While Michigan and other states have implemented large tuition increases, there are some silver linings. In California, which has the country's largest public higher education system, spending on higher education will increase six percent this year (following a 12 percent boost last year). Included in this amount is an increase of almost 28 percent in student aid spending in support of last year's large expansion of the CalGrant program. The state's commitment to higher education is especially noteworthy given that total state expenditures are expected to increase only 1.7 percent this fiscal year.

California's commitment to continue to increase funding for the state's systems of higher education, which suffered unprecedented cuts in the recession of the early 1990s, has allowed the University of California and California State University systems to keep student fees the same, or cut them, every year since 1994.
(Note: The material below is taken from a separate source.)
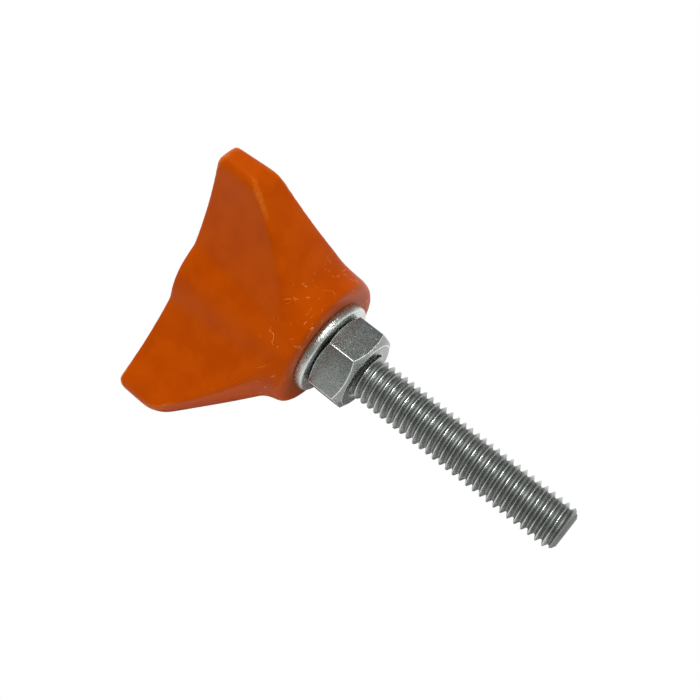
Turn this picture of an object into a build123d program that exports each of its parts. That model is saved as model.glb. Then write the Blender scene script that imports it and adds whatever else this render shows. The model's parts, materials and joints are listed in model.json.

Are the trends in Michigan and other states an indication that we are returning to conditions we experienced a decade ago? Or is the good news out of California this year an indication that there may be at least some parts of the country that will weather an economic downturn? Only time will tell for sure. But Mr. Berra provides sage advice in the form of the title of his recent book: "When You Come to a Fork in the Road, Take it!" State policymakers face such a fork, and have a choice to make. One option is to slash state support for higher education, leading us back to an era of large tuition increases, cuts in services, and constraints on enrollment at a time when demand for higher education will be increasing. The other option is to maintain the state's commitment to public colleges and universities, recognizing the potential for higher education to contribute to economic growth and recovery. It is up to those policymakers-governors and legislators alike-to choose the right path.